Ride-hailing firms face Internet blackout

Xu Lingchao
Law enforcement officers find two companies still allowing unqualified drivers and cars to operate services despite fines totalling millions of yuan.
Xu Lingchao

Ride-hailing firms that still allow unqualified drivers and cars to operate may lose Internet access or have their apps removed, according to the Shanghai Transportation Commission’s law enforcement department.

Unqualified drivers and cars refer to drivers who don’t have permanent Shanghai residency and private or rented cars without a Shanghai certificate to transport passengers. 
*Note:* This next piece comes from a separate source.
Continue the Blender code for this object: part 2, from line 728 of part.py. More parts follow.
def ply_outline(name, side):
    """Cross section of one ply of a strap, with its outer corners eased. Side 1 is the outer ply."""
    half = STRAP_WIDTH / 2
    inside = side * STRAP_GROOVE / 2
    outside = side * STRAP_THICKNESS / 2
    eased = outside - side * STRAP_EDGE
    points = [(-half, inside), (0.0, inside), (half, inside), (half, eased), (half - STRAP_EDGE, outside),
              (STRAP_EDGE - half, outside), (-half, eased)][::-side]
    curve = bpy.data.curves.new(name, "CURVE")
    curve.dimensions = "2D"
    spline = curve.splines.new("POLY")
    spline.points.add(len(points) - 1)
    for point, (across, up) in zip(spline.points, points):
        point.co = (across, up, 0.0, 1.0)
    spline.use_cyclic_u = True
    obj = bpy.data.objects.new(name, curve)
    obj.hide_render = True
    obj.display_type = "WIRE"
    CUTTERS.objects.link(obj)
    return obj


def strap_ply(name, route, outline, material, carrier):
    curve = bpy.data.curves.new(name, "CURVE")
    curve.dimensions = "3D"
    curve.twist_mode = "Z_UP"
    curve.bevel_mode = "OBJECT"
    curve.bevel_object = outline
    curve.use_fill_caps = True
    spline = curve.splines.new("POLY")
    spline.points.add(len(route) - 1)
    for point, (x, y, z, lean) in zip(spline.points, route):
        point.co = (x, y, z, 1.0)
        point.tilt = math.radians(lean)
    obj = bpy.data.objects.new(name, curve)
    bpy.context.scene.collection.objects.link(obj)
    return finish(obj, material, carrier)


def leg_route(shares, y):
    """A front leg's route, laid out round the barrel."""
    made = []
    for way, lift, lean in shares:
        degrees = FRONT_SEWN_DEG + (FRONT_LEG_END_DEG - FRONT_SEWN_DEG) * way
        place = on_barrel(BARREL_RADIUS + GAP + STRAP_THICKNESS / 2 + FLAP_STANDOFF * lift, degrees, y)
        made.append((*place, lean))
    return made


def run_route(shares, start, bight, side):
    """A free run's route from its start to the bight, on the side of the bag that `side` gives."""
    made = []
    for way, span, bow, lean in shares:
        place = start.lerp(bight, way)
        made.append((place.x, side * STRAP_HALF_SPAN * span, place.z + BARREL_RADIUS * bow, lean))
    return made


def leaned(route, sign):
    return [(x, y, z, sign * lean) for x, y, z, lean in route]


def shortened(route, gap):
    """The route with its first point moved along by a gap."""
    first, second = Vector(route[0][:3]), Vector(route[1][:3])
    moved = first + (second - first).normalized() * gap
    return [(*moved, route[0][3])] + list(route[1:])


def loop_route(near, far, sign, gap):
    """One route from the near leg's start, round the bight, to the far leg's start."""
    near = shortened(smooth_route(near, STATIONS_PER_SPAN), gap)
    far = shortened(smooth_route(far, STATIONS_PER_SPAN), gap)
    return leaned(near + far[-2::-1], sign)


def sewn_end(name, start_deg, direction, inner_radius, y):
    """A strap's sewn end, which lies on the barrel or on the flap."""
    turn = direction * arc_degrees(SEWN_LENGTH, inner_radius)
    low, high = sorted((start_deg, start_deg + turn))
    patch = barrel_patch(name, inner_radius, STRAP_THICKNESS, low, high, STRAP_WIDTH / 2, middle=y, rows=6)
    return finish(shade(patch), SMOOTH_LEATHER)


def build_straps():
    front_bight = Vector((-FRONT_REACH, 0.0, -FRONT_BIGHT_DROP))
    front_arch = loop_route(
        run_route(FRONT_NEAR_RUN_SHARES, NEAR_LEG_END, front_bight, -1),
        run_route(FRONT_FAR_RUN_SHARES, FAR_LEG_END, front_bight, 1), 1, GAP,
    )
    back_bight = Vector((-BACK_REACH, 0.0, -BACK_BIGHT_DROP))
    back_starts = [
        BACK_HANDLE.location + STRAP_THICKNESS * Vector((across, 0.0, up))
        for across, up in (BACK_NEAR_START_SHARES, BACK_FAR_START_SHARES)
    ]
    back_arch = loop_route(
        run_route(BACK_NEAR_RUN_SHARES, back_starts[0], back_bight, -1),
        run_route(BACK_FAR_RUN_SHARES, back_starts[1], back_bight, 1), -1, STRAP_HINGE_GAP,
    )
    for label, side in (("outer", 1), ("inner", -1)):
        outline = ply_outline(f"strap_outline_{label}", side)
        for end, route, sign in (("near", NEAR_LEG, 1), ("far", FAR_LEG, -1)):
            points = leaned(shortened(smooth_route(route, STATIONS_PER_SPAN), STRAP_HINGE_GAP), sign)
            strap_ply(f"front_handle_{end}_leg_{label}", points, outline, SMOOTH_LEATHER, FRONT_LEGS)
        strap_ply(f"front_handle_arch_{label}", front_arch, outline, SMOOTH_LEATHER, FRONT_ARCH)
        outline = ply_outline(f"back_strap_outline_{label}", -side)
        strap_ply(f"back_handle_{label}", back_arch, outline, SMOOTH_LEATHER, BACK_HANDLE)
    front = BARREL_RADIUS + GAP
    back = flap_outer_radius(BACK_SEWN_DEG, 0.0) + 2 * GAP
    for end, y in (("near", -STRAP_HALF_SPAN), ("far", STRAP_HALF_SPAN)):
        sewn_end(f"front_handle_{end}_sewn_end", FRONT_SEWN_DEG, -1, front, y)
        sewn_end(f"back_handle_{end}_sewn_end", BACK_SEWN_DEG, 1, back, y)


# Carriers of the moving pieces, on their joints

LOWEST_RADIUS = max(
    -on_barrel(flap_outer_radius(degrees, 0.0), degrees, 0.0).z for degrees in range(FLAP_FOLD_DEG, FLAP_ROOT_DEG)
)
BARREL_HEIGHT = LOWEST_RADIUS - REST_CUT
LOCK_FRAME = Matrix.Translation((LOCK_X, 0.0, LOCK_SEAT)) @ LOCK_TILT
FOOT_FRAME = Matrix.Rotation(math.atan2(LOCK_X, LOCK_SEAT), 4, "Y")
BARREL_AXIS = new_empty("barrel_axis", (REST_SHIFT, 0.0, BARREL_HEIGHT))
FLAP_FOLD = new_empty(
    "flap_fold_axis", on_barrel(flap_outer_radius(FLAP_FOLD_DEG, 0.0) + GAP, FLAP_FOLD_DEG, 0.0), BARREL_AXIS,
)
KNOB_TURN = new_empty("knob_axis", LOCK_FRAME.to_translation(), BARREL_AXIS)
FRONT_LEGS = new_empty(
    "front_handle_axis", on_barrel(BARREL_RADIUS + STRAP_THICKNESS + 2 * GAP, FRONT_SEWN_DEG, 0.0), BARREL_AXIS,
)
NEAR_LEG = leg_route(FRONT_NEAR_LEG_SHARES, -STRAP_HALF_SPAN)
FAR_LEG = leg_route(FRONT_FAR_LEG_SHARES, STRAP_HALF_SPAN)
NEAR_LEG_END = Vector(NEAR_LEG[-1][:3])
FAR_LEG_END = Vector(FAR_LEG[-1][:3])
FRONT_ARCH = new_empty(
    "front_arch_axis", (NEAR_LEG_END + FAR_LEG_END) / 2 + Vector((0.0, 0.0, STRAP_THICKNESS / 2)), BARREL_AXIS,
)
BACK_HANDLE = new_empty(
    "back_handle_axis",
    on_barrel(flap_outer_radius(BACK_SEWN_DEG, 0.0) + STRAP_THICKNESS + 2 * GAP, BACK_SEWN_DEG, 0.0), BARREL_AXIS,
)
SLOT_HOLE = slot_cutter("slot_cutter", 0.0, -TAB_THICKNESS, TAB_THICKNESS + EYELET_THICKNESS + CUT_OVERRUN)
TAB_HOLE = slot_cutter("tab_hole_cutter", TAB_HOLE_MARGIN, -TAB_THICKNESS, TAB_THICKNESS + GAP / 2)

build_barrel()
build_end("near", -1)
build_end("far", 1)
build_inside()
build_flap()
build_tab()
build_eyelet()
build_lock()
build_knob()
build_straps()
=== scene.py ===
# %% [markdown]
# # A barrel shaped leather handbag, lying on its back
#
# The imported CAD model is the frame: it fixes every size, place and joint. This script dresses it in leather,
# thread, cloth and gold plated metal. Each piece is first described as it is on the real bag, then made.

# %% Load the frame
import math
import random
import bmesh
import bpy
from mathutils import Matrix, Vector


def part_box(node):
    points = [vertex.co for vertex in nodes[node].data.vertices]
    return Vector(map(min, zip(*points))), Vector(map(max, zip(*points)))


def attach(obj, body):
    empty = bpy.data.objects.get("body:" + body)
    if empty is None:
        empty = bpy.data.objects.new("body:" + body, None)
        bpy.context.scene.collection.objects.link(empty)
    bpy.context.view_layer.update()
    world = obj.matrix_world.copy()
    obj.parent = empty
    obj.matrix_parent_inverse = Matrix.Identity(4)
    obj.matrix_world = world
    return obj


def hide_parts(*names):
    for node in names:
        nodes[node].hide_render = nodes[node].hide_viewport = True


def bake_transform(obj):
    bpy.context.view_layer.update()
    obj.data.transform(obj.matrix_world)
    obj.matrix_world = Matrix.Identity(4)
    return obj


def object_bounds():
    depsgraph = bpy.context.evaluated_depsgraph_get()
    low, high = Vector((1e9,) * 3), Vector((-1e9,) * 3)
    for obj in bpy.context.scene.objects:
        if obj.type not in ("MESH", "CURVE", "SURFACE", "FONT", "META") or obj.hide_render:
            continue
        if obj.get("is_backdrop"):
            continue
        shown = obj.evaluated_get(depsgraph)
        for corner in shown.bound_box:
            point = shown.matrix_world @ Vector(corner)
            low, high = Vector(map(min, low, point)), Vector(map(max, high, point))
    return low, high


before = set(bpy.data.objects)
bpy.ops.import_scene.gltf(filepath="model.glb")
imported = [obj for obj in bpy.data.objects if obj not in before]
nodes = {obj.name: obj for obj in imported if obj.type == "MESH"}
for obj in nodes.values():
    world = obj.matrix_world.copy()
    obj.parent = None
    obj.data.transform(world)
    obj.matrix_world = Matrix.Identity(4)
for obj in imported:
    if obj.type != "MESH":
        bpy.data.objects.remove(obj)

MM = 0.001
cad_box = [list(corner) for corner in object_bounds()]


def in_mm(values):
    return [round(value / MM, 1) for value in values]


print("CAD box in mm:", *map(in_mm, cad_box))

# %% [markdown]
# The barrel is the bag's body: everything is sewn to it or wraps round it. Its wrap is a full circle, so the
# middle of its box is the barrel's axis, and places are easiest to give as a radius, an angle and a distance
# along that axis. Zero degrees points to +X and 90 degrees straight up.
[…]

When law enforcement officers visited Didi Chuxing, Meituan Dianping, Xiangdao Chuxing and Shouqi Limousine & Chauffeur on Monday and Tuesday, they found Didi and Meituan still had a fairly large number of unqualified drivers and cars providing ride-hailing services.

Didi was fined 200,000 yuan (US$28,300) and Meituan 30,000 yuan.
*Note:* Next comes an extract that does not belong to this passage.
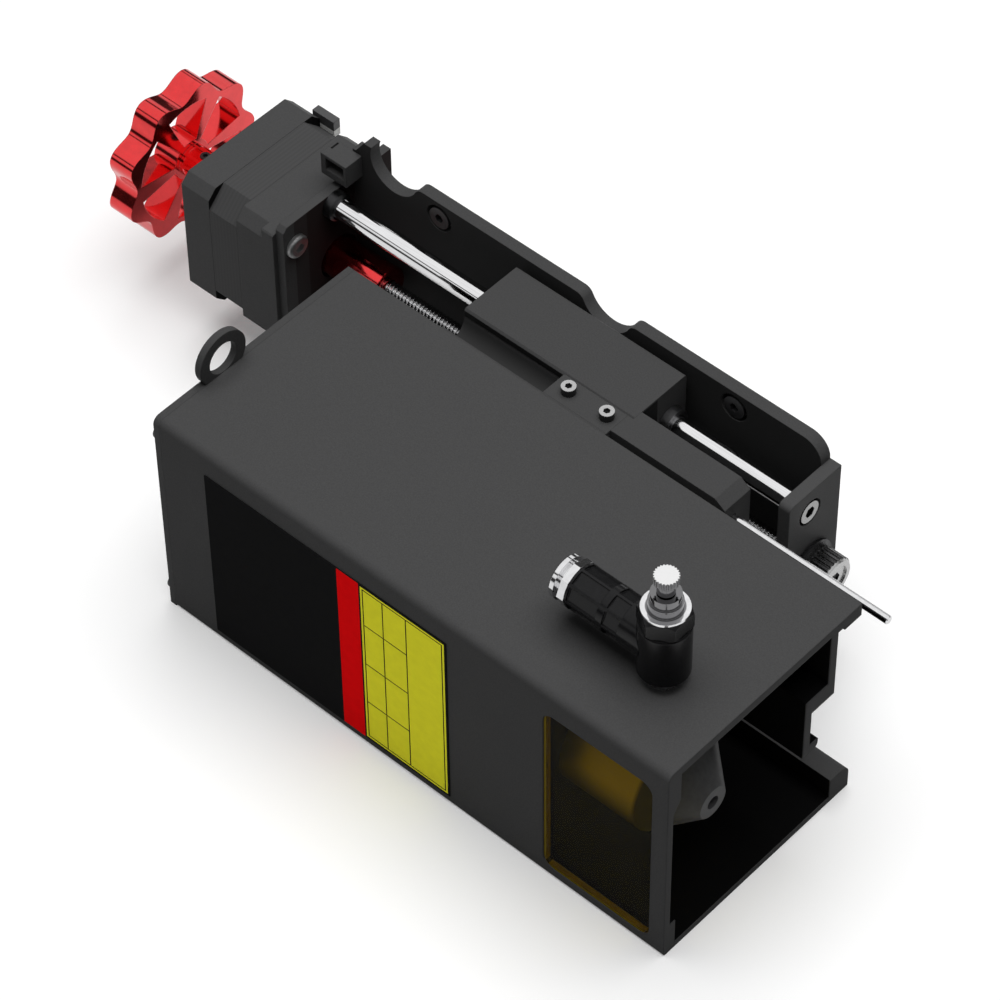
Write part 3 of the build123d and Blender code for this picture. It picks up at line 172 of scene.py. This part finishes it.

Since July, the two firms have received 114 tickets from the city’s traffic authority. Altogether, Didi was fined 5.5 million yuan and Meituan 1.47 million yuan in July.

However, the fines seem have done little to persuade these firms to regulate their drivers and cars. Over the past three days, more than 80 percent of unqualified ride-hailing cars detected by the traffic authority’s online supervisory platform came from Didi and another 15 percent from Meituan.
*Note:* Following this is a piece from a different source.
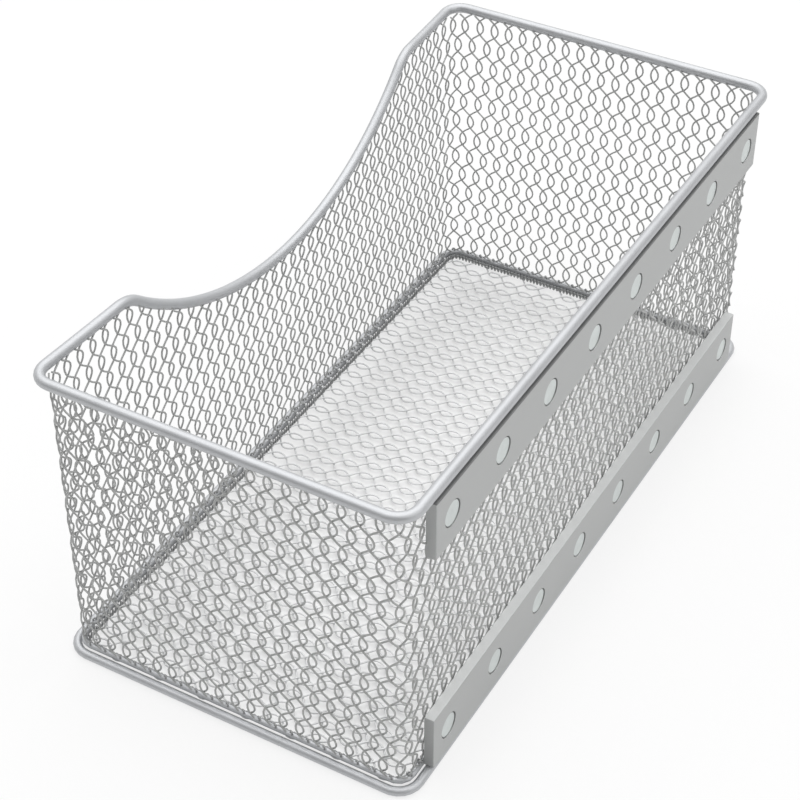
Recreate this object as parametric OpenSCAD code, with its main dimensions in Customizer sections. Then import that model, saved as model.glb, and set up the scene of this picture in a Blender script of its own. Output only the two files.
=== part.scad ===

Both Didi and Meituan say they will keep working with the authorities to weed out unqualified cars, but neither could give an exact number of how many unqualified cars and drivers there are, and neither had a timetable for eliminating them. 

Penalties may be increased if the situation carries on, law enforcement officers said. According to the Shanghai Communications Administration, the apps that allow illegal ride-hailing cars to operate may face a temporary shutdown.

“The apps will be removed from the app stores, or they will lose Internet access, up to six months,” said an administration official.